Start Data extract
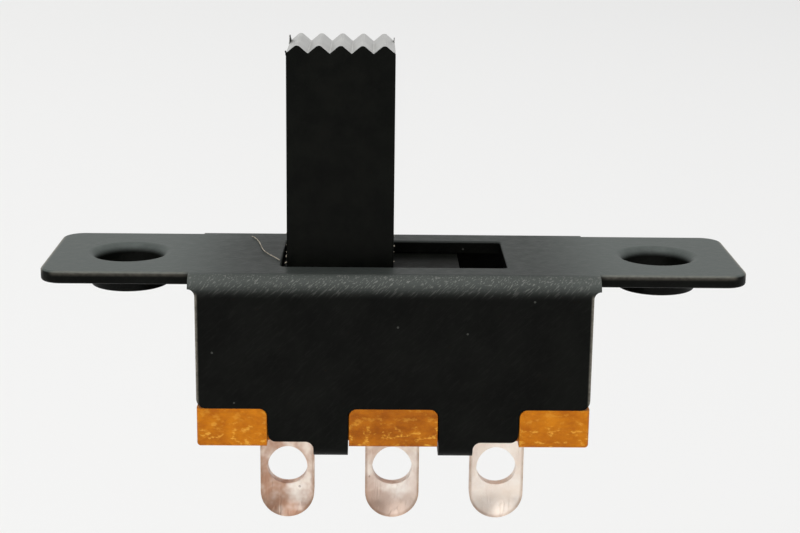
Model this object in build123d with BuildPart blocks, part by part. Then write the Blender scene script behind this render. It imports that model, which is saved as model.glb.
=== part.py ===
from build123d import *
import os

# A small slide switch for a panel: one pole, two positions, three solder terminals.
# Millimetres. The origin is midway between the two ear holes, on the top face of the
# plate. +X runs along the slider's travel, +Z up along the handle, -Y is the front.

# Frame: one folded sheet, a plate with two ears and a skirt down the front and back.
sheet = 0.35
plate_length = 19.4
plate_depth = 4.6
plate_corner = 0.6
edge_round = 0.07
body_length = 10.8
bend_inner = 0.15
skirt_drop = 3.72
skirt_corner = 0.28
flare = 0.2
flare_land = 0.01
slot_corner = 0.15

# Ear holes: drawn downwards, with a rounded mouth and a short collar below.
ear_hole_pitch = 15.0
ear_hole_radius = 0.93
mouth_round = 0.27
collar_drop = 0.54
collar_wall = 0.17
collar_lip = 0.06

# Tabs that hold the terminal board: a short outer part and a folded inner part.
tab_inner_x = 1.25
tab_width = 2.2
tab_drop = 0.95
tab_corner = 0.22
hook_width = 0.95
hook_inner = 0.05
hook_reach = 1.0

# Terminal board: a stamped plate of laminate under the skirts.
board_thickness = 1.1
board_edge_round = 0.1
notch_depth = 0.56
notch_clearance = 0.03

# Terminals: a flat contact head on the board, a stem through it and a dished lug below.
terminal_pitch = 3.0
terminal_sheet = 0.3
head_width = 1.9
head_depth = 2.1
head_corner = 0.2
head_bend = 0.25
stem_clearance = 0.05
lug_width = 1.54
lug_length = 2.73
lug_hole_radius = 0.57
lug_hole_rise = 1.48
dish_radius = 1.2
dish_start = 0.5

# Slider: a handle with a ribbed top, on a base that runs under the plate. The handle's
# height is to the ribs' sharp crests, before they are rounded.
handle_width = 2.95
handle_depth = 2.9
handle_height = 6.11
handle_edge = 0.05
tooth_count = 5
tooth_height = 0.25
crest_round = 0.12
root_round = 0.03
slot_end_gap = 0.15
slot_side_gap = 0.1
base_overhang = 1.9
base_gap = 0.39
base_chamfer = 0.16
top_clearance = 0.03
skirt_clearance = 0.1

# Bridge contact and its spring, both in a pocket in the base.
contact_sheet = 0.2
contact_depth = 1.9
contact_end = 0.65
contact_flange = 0.75
contact_inner = 0.1
bump_radius = 0.55
bump_drop = 0.33
contact_gap = 0.02
pocket_clearance = 0.05
pocket_headroom = 0.1
spring_wire = 0.2
spring_radius = 0.85
spring_turns = 4.5
spring_seat = 0.01
bore_depth = 1.0
bore_clearance = 0.12

# What follows from those sizes.
near = 1e-4
travel = terminal_pitch
bend_radius = sheet + bend_inner
hook_radius = sheet + hook_inner
body_depth = plate_depth + 2 * bend_radius
front_y = -body_depth / 2
tab_outer_x = tab_inner_x + tab_width
hook_outer_x = tab_inner_x + hook_width
tab_bottom = -skirt_drop - tab_drop
board_top = -skirt_drop
board_bottom = board_top - board_thickness
hook_bottom = board_bottom - sheet
head_top = board_top + terminal_sheet
stem_y = -(head_depth - terminal_sheet) / 2
handle_x = -travel / 2
slot_length = handle_width + travel + 2 * slot_end_gap
slot_depth = handle_depth + 2 * slot_side_gap
base_top = -sheet - top_clearance
base_bottom = head_top + base_gap
base_length = handle_width + 2 * base_overhang
base_depth = body_depth - 2 * (sheet + skirt_clearance)
contact_bend = contact_sheet + contact_inner
contact_bottom = head_top + contact_gap + bump_drop
contact_top = contact_bottom + contact_sheet
contact_length = terminal_pitch + 2 * contact_end
pocket_top = contact_top + contact_flange + pocket_headroom
bore_top = pocket_top + bore_depth

os.makedirs("parts", exist_ok=True)


def corners(sketch, x, y):
    """The sketch's vertices at the given height and this far to either side."""
    return [v for v in sketch.vertices() if abs(abs(v.X) - x) < near and abs(v.Y - y) < near]


# Frame. The bent section is run along X and trimmed to the outline that the blank has
# in front view. The lips at its foot are left only where the tabs are folded.
with BuildPart() as channel:
    with BuildSketch(Plane.YZ) as section:
        with Locations((0, hook_bottom / 2)):
            Rectangle(body_depth, -hook_bottom)
        fillet(corners(section, body_depth / 2, 0), bend_radius)
        fillet(corners(section, body_depth / 2, hook_bottom), hook_radius)
        inside_depth = body_depth - 2 * sheet
        with Locations((0, (board_bottom - sheet) / 2)):
            Rectangle(inside_depth, -board_bottom - sheet, mode=Mode.SUBTRACT)
        fillet(corners(section, inside_depth / 2, -sheet), bend_inner)
        fillet(corners(section, inside_depth / 2, board_bottom), hook_inner)
        with Locations((0, hook_bottom)):
            Rectangle(body_depth - 2 * hook_reach, 3 * sheet, mode=Mode.SUBTRACT)
    extrude(amount=body_length / 2 + flare, both=True)
    with BuildSketch(Plane.XZ) as outline:
        with Locations((0, -skirt_drop / 2)):
            Rectangle(body_length, skirt_drop)
        with Locations((0, -sheet / 2)):
            Rectangle(body_length + 2 * flare, sheet)
        for side in (-1, 1):
            with Locations((side * (tab_inner_x + tab_width / 2), tab_bottom / 2)):
                Rectangle(tab_width, -tab_bottom)
            with Locations((side * (tab_inner_x + hook_width / 2), hook_bottom / 2)):
                Rectangle(hook_width, -hook_bottom)
        fillet(corners(outline, body_length / 2, -sheet), flare - flare_land)
        fillet(corners(outline, body_length / 2, -skirt_drop), skirt_corner)
        for x, z in (
            (tab_outer_x, -skirt_drop),
            (tab_inner_x, -skirt_drop),
            (tab_outer_x, tab_bottom),
            (hook_outer_x, tab_bottom),
        ):
            fillet(corners(outline, x, z), tab_corner)
    extrude(amount=body_depth, both=True, mode=Mode.INTERSECT)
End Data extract
> _Work to be completed_: Extract all lines as given.

> _Solution for this exercise_:
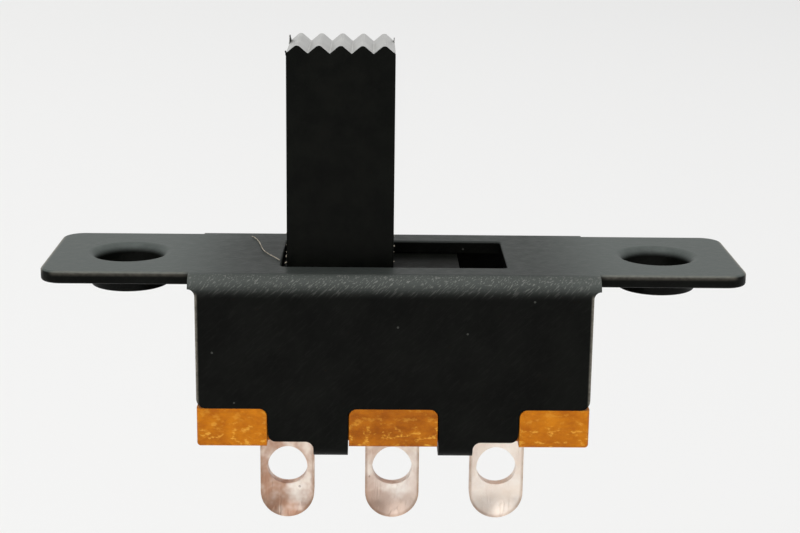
Model this object in build123d with BuildPart blocks, part by part. Then write the Blender scene script behind this render. It imports that model, which is saved as model.glb.
=== part.py ===
from build123d import *
import os

# A small slide switch for a panel: one pole, two positions, three solder terminals.
# Millimetres. The origin is midway between the two ear holes, on the top face of the
# plate. +X runs along the slider's travel, +Z up along the handle, -Y is the front.

# Frame: one folded sheet, a plate with two ears and a skirt down the front and back.
sheet = 0.35
plate_length = 19.4
plate_depth = 4.6
plate_corner = 0.6
edge_round = 0.07
body_length = 10.8
bend_inner = 0.15
skirt_drop = 3.72
skirt_corner = 0.28
flare = 0.2
flare_land = 0.01
slot_corner = 0.15

# Ear holes: drawn downwards, with a rounded mouth and a short collar below.
ear_hole_pitch = 15.0
ear_hole_radius = 0.93
mouth_round = 0.27
collar_drop = 0.54
collar_wall = 0.17
collar_lip = 0.06

# Tabs that hold the terminal board: a short outer part and a folded inner part.
tab_inner_x = 1.25
tab_width = 2.2
tab_drop = 0.95
tab_corner = 0.22
hook_width = 0.95
hook_inner = 0.05
hook_reach = 1.0

# Terminal board: a stamped plate of laminate under the skirts.
board_thickness = 1.1
board_edge_round = 0.1
notch_depth = 0.56
notch_clearance = 0.03

# Terminals: a flat contact head on the board, a stem through it and a dished lug below.
terminal_pitch = 3.0
terminal_sheet = 0.3
head_width = 1.9
head_depth = 2.1
head_corner = 0.2
head_bend = 0.25
stem_clearance = 0.05
lug_width = 1.54
lug_length = 2.73
lug_hole_radius = 0.57
lug_hole_rise = 1.48
dish_radius = 1.2
dish_start = 0.5

# Slider: a handle with a ribbed top, on a base that runs under the plate. The handle's
# height is to the ribs' sharp crests, before they are rounded.
handle_width = 2.95
handle_depth = 2.9
handle_height = 6.11
handle_edge = 0.05
tooth_count = 5
tooth_height = 0.25
crest_round = 0.12
root_round = 0.03
slot_end_gap = 0.15
slot_side_gap = 0.1
base_overhang = 1.9
base_gap = 0.39
base_chamfer = 0.16
top_clearance = 0.03
skirt_clearance = 0.1

# Bridge contact and its spring, both in a pocket in the base.
contact_sheet = 0.2
contact_depth = 1.9
contact_end = 0.65
contact_flange = 0.75
contact_inner = 0.1
bump_radius = 0.55
bump_drop = 0.33
contact_gap = 0.02
pocket_clearance = 0.05
pocket_headroom = 0.1
spring_wire = 0.2
spring_radius = 0.85
spring_turns = 4.5
spring_seat = 0.01
bore_depth = 1.0
bore_clearance = 0.12

# What follows from those sizes.
near = 1e-4
travel = terminal_pitch
bend_radius = sheet + bend_inner
hook_radius = sheet + hook_inner
body_depth = plate_depth + 2 * bend_radius
front_y = -body_depth / 2
tab_outer_x = tab_inner_x + tab_width
hook_outer_x = tab_inner_x + hook_width
tab_bottom = -skirt_drop - tab_drop
board_top = -skirt_drop
board_bottom = board_top - board_thickness
hook_bottom = board_bottom - sheet
head_top = board_top + terminal_sheet
stem_y = -(head_depth - terminal_sheet) / 2
handle_x = -travel / 2
slot_length = handle_width + travel + 2 * slot_end_gap
slot_depth = handle_depth + 2 * slot_side_gap
base_top = -sheet - top_clearance
base_bottom = head_top + base_gap
base_length = handle_width + 2 * base_overhang
base_depth = body_depth - 2 * (sheet + skirt_clearance)
contact_bend = contact_sheet + contact_inner
contact_bottom = head_top + contact_gap + bump_drop
contact_top = contact_bottom + contact_sheet
contact_length = terminal_pitch + 2 * contact_end
pocket_top = contact_top + contact_flange + pocket_headroom
bore_top = pocket_top + bore_depth

os.makedirs("parts", exist_ok=True)


def corners(sketch, x, y):
    """The sketch's vertices at the given height and this far to either side."""
    return [v for v in sketch.vertices() if abs(abs(v.X) - x) < near and abs(v.Y - y) < near]


# Frame. The bent section is run along X and trimmed to the outline that the blank has
# in front view. The lips at its foot are left only where the tabs are folded.
with BuildPart() as channel:
    with BuildSketch(Plane.YZ) as section:
        with Locations((0, hook_bottom / 2)):
            Rectangle(body_depth, -hook_bottom)
        fillet(corners(section, body_depth / 2, 0), bend_radius)
        fillet(corners(section, body_depth / 2, hook_bottom), hook_radius)
        inside_depth = body_depth - 2 * sheet
        with Locations((0, (board_bottom - sheet) / 2)):
            Rectangle(inside_depth, -board_bottom - sheet, mode=Mode.SUBTRACT)
        fillet(corners(section, inside_depth / 2, -sheet), bend_inner)
        fillet(corners(section, inside_depth / 2, board_bottom), hook_inner)
        with Locations((0, hook_bottom)):
            Rectangle(body_depth - 2 * hook_reach, 3 * sheet, mode=Mode.SUBTRACT)
    extrude(amount=body_length / 2 + flare, both=True)
    with BuildSketch(Plane.XZ) as outline:
        with Locations((0, -skirt_drop / 2)):
            Rectangle(body_length, skirt_drop)
        with Locations((0, -sheet / 2)):
            Rectangle(body_length + 2 * flare, sheet)
        for side in (-1, 1):
            with Locations((side * (tab_inner_x + tab_width / 2), tab_bottom / 2)):
                Rectangle(tab_width, -tab_bottom)
            with Locations((side * (tab_inner_x + hook_width / 2), hook_bottom / 2)):
                Rectangle(hook_width, -hook_bottom)
        fillet(corners(outline, body_length / 2, -sheet), flare - flare_land)
        fillet(corners(outline, body_length / 2, -skirt_drop), skirt_corner)
        for x, z in (
            (tab_outer_x, -skirt_drop),
            (tab_inner_x, -skirt_drop),
            (tab_outer_x, tab_bottom),
            (hook_outer_x, tab_bottom),
        ):
            fillet(corners(outline, x, z), tab_corner)
    extrude(amount=body_depth, both=True, mode=Mode.INTERSECT)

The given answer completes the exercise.